== DATASET SECTION ==

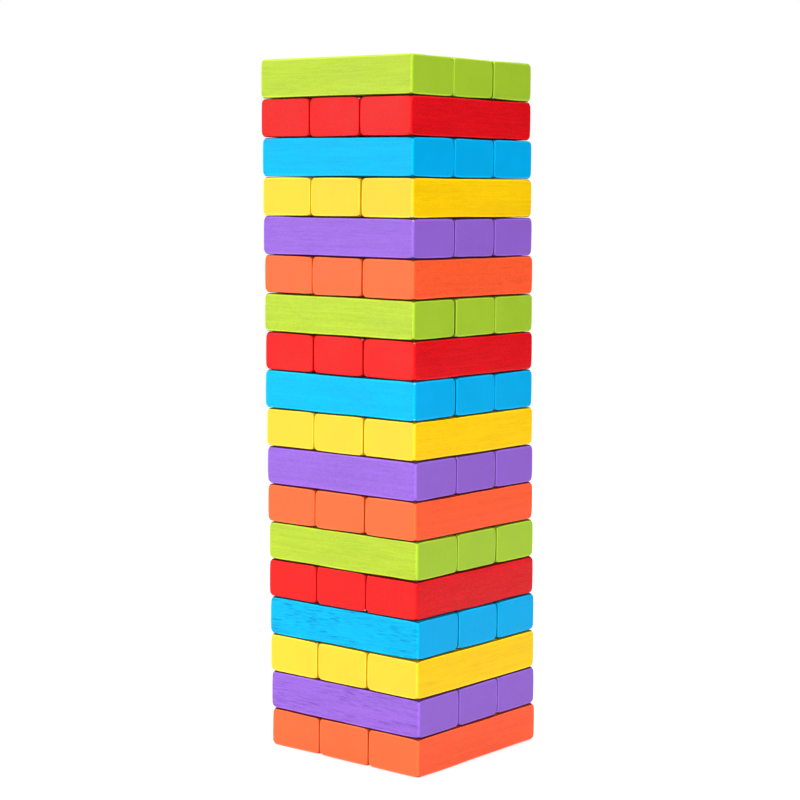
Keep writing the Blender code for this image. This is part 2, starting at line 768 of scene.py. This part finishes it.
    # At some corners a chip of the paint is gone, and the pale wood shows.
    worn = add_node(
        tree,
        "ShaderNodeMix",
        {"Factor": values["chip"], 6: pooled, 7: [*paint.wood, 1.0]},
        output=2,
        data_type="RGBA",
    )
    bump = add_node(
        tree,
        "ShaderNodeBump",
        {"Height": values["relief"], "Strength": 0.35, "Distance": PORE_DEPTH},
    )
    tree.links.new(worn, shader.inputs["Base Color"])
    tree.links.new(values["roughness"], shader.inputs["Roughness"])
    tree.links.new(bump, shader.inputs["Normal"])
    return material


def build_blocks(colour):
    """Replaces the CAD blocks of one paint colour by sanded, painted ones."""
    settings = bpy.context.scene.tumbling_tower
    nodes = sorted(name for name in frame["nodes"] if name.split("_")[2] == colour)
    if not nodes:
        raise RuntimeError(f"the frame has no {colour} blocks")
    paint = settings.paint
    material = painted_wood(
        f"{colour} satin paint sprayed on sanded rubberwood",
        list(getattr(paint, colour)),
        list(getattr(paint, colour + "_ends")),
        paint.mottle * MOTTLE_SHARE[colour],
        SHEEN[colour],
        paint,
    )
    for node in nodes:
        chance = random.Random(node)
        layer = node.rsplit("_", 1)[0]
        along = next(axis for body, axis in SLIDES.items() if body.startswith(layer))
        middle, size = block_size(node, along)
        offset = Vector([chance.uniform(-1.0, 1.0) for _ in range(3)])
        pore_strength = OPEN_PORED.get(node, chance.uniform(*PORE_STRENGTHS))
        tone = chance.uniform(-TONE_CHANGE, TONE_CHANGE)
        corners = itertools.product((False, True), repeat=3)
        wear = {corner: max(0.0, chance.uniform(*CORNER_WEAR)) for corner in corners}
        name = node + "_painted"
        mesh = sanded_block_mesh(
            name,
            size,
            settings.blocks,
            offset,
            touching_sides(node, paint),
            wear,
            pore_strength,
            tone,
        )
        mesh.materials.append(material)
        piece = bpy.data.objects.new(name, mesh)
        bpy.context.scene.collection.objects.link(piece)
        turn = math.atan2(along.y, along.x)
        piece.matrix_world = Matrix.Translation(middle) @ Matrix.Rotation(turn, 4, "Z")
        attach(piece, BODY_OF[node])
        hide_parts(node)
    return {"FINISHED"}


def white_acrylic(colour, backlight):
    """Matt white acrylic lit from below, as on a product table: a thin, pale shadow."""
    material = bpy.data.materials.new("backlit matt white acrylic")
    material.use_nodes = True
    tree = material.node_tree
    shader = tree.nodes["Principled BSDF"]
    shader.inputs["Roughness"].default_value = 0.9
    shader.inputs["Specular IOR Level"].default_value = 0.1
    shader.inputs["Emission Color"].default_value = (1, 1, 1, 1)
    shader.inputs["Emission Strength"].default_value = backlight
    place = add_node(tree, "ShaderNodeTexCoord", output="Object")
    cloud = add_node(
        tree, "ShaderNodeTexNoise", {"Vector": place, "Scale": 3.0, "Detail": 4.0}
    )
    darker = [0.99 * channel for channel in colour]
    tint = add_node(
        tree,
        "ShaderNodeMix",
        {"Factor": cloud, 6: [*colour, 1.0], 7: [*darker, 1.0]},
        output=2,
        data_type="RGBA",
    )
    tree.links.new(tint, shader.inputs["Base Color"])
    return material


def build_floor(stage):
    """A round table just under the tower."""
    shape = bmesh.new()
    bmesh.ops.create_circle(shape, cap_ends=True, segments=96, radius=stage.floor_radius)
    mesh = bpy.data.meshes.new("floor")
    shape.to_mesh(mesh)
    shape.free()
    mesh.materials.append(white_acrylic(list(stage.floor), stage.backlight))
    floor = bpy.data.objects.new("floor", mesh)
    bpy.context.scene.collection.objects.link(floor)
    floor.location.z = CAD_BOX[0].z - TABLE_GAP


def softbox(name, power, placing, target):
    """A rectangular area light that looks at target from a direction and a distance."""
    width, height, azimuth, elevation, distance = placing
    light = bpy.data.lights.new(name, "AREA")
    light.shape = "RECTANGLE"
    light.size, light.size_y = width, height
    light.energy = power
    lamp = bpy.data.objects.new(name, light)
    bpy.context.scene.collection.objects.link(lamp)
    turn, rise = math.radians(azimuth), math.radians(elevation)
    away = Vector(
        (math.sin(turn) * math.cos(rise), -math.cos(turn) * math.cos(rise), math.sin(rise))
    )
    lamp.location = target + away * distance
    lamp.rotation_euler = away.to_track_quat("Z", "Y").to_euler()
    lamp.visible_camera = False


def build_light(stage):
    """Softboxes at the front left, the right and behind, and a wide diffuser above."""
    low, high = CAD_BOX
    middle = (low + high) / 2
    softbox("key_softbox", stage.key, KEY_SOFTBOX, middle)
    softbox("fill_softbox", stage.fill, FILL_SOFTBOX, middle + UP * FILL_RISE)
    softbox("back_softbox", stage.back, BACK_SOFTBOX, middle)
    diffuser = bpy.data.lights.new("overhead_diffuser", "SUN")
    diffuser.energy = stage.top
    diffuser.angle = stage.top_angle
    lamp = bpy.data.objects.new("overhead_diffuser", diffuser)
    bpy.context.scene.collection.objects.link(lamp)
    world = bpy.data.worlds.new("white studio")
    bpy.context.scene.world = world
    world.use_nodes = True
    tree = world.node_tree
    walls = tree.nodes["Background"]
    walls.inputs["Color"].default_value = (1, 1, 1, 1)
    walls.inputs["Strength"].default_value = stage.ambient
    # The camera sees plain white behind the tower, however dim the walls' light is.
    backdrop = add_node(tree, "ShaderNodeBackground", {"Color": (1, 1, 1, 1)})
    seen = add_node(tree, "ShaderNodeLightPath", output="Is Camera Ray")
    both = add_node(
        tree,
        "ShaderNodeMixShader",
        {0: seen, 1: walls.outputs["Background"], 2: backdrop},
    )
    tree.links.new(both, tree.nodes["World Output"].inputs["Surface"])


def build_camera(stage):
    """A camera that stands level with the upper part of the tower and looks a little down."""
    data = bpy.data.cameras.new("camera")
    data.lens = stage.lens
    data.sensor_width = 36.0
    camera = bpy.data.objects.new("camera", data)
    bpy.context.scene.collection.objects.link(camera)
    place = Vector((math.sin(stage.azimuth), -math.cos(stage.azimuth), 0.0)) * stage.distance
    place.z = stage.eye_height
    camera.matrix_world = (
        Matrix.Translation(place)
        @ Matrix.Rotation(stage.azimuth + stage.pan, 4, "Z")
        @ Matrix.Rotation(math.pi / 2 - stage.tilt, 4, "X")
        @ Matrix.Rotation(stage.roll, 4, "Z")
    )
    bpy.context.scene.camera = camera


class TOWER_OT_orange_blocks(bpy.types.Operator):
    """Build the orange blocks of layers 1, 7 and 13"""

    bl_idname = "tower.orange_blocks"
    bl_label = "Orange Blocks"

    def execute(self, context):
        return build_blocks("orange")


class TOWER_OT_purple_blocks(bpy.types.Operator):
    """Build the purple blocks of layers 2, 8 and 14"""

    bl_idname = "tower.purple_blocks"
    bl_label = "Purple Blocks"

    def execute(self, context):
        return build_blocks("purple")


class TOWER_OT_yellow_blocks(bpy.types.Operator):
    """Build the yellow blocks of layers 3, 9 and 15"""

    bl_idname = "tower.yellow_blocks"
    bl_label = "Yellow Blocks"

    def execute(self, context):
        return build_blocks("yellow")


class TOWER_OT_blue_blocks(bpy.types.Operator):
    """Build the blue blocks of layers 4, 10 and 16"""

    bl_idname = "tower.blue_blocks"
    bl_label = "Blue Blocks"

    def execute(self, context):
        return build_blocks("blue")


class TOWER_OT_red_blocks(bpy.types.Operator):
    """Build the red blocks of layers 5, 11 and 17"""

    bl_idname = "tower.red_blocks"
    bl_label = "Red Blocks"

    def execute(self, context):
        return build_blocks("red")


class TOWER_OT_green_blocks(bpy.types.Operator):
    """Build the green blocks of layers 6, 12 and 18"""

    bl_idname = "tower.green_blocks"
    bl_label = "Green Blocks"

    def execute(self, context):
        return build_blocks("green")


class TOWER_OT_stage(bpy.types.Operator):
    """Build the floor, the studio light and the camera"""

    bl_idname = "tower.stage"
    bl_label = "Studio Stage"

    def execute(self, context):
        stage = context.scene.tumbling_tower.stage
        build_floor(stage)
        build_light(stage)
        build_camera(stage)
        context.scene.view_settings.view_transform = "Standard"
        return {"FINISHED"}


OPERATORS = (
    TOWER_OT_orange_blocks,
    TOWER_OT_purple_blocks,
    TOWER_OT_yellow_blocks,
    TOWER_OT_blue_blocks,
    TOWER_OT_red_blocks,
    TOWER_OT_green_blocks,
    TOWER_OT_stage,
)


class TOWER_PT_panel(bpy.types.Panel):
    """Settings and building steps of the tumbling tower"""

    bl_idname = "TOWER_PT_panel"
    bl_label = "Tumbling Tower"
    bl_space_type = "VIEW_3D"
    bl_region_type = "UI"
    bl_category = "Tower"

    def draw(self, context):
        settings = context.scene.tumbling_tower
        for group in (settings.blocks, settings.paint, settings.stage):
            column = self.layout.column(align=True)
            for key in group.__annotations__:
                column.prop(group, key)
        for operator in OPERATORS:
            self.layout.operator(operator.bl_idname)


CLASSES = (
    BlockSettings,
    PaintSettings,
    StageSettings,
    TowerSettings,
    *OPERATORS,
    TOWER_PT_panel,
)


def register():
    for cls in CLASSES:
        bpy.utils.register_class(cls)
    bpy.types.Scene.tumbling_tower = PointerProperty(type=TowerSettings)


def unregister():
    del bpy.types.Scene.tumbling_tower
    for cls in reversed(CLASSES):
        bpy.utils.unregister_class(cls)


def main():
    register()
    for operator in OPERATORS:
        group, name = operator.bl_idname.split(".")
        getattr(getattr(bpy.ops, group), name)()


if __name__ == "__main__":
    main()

===

**INSTRUCTIONS TO FOLLOW**
Find "piece". Copy every line it occurs in.

**ANSWER TO THIS PROBLEM**
        piece = bpy.data.objects.new(name, mesh)
        bpy.context.scene.collection.objects.link(piece)
        piece.matrix_world = Matrix.Translation(middle) @ Matrix.Rotation(turn, 4, "Z")
        attach(piece, BODY_OF[node])